TASK GOAL =
Your task is to print all of the material verbatim.

DATA BLOCK =
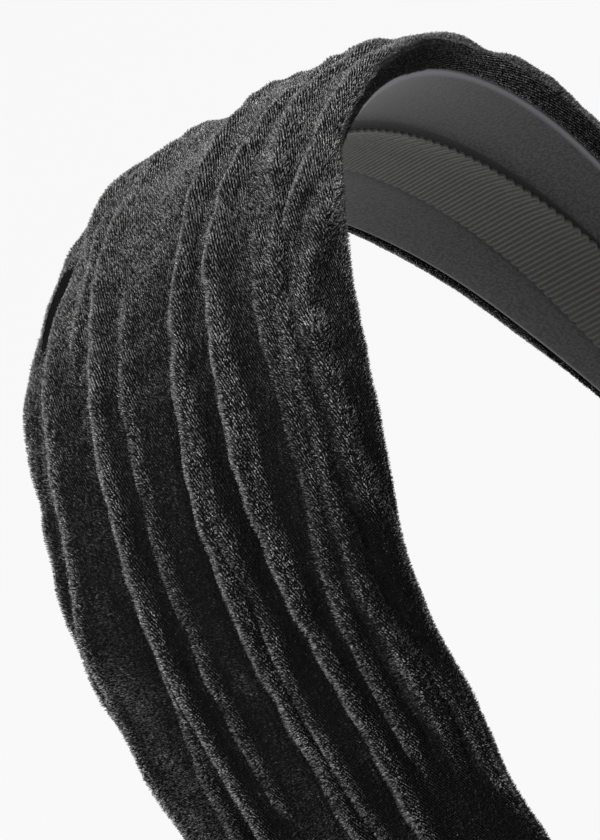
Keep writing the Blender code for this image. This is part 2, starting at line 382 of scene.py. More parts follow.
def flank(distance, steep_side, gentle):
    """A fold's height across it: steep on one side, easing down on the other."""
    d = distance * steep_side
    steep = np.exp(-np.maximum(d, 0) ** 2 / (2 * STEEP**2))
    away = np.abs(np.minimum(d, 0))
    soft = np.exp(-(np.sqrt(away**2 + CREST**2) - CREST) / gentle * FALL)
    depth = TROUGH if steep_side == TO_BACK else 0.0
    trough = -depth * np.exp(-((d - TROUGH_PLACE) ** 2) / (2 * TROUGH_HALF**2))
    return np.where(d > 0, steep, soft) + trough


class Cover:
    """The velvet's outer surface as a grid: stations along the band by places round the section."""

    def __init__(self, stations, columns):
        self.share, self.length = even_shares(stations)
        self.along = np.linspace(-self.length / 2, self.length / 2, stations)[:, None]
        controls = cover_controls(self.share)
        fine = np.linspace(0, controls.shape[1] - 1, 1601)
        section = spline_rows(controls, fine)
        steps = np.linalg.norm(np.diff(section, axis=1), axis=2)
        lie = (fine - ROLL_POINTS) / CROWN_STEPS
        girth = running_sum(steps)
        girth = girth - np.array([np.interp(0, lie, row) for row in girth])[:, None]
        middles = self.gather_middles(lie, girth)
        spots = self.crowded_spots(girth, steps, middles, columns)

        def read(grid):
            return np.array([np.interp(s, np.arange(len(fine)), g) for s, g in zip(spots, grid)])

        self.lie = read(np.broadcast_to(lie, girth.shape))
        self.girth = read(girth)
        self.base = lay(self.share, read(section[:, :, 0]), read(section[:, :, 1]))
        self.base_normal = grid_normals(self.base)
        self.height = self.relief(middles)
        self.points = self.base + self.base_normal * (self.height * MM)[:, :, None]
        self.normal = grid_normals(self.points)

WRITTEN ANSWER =
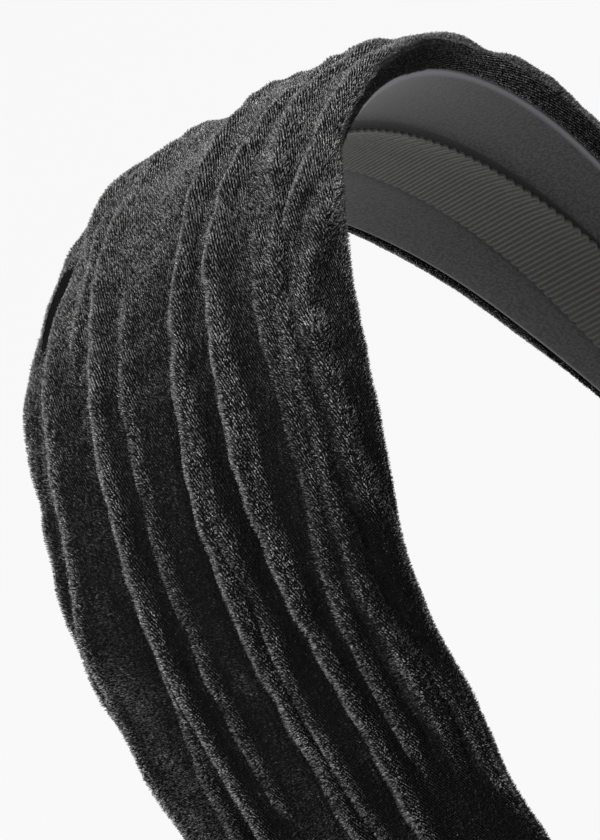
Keep writing the Blender code for this image. This is part 2, starting at line 382 of scene.py. More parts follow.
def flank(distance, steep_side, gentle):
    """A fold's height across it: steep on one side, easing down on the other."""
    d = distance * steep_side
    steep = np.exp(-np.maximum(d, 0) ** 2 / (2 * STEEP**2))
    away = np.abs(np.minimum(d, 0))
    soft = np.exp(-(np.sqrt(away**2 + CREST**2) - CREST) / gentle * FALL)
    depth = TROUGH if steep_side == TO_BACK else 0.0
    trough = -depth * np.exp(-((d - TROUGH_PLACE) ** 2) / (2 * TROUGH_HALF**2))
    return np.where(d > 0, steep, soft) + trough


class Cover:
    """The velvet's outer surface as a grid: stations along the band by places round the section."""

    def __init__(self, stations, columns):
        self.share, self.length = even_shares(stations)
        self.along = np.linspace(-self.length / 2, self.length / 2, stations)[:, None]
        controls = cover_controls(self.share)
        fine = np.linspace(0, controls.shape[1] - 1, 1601)
        section = spline_rows(controls, fine)
        steps = np.linalg.norm(np.diff(section, axis=1), axis=2)
        lie = (fine - ROLL_POINTS) / CROWN_STEPS
        girth = running_sum(steps)
        girth = girth - np.array([np.interp(0, lie, row) for row in girth])[:, None]
        middles = self.gather_middles(lie, girth)
        spots = self.crowded_spots(girth, steps, middles, columns)

        def read(grid):
            return np.array([np.interp(s, np.arange(len(fine)), g) for s, g in zip(spots, grid)])

        self.lie = read(np.broadcast_to(lie, girth.shape))
        self.girth = read(girth)
        self.base = lay(self.share, read(section[:, :, 0]), read(section[:, :, 1]))
        self.base_normal = grid_normals(self.base)
        self.height = self.relief(middles)
        self.points = self.base + self.base_normal * (self.height * MM)[:, :, None]
        self.normal = grid_normals(self.points)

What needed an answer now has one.